There is nothing I would not do for Gus, and there is nothing I expect in return for my love. When people talk about choosing a cat to adopt, either from a shelter or from a previous owner, I often hear youth, lack of health issues and playfulness discussed as the qualities for which prospective adoptive cat parents look. I totally understand why this is — kittens are adorable and have more life left in them, various health issues can be pretty expensive and some people want pets who are active companions.

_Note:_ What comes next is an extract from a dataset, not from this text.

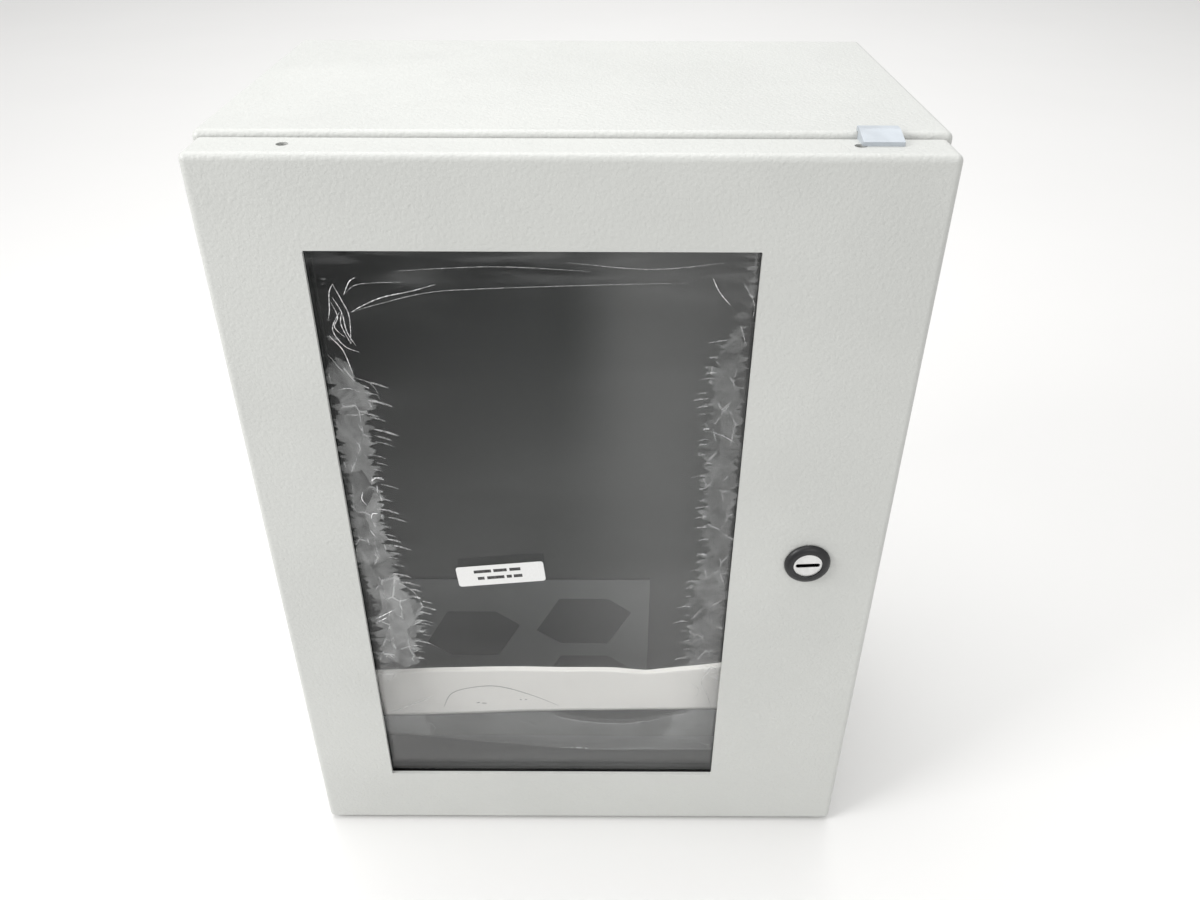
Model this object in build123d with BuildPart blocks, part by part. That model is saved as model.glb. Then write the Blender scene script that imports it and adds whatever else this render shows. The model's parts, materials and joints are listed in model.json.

On the other hand, Gus has taught me to love older cats just as much, if not more, than kittens. I have learned to appreciate having a mellow fellow as a “roommate,” rather than your typical energetic playmate. Although Gus, and many other older cats, does not really do a whole lot, I deeply value his subtle personality and the calm, regal energy given by his presence. It breaks my heart a little bit to know that old, fat, lazy cats face the risk of never getting adopted as people pick shelters clean of kittens. I know if, due to some horrific circumstances, Gus ended up at a shelter, he would likely remain there until death just because of his age, weight and other various quirks — and what a shame that would be, because he is a remarkably beautiful friend to have.
From the day we adopted him, Gus has been my best friend. I say this without so much as a note of irony — no one else has been by my side with such constancy, love, patience and willingness to listen to my adolescent woes. Now Gus is well into his golden years at nearly 17 years old, and as I think about adopting another cat once he inevitably passes, I will not shy away from picking out a cranky, lazy, obese or elderly cat, because those characteristics are not undesirable but rather natural. Every part of a cat’s life is immensely precious and delightful.
The gratitude and love I have for my darling Gus, A.K.A “Mr. Handsome,” goes beyond what I can express in mere written word, but I hope that in the writing of my appreciation that I can at least impart to a reader some fragment of the invaluable feline wisdom that has been so graciously given to me by my favorite living creature ever to exist.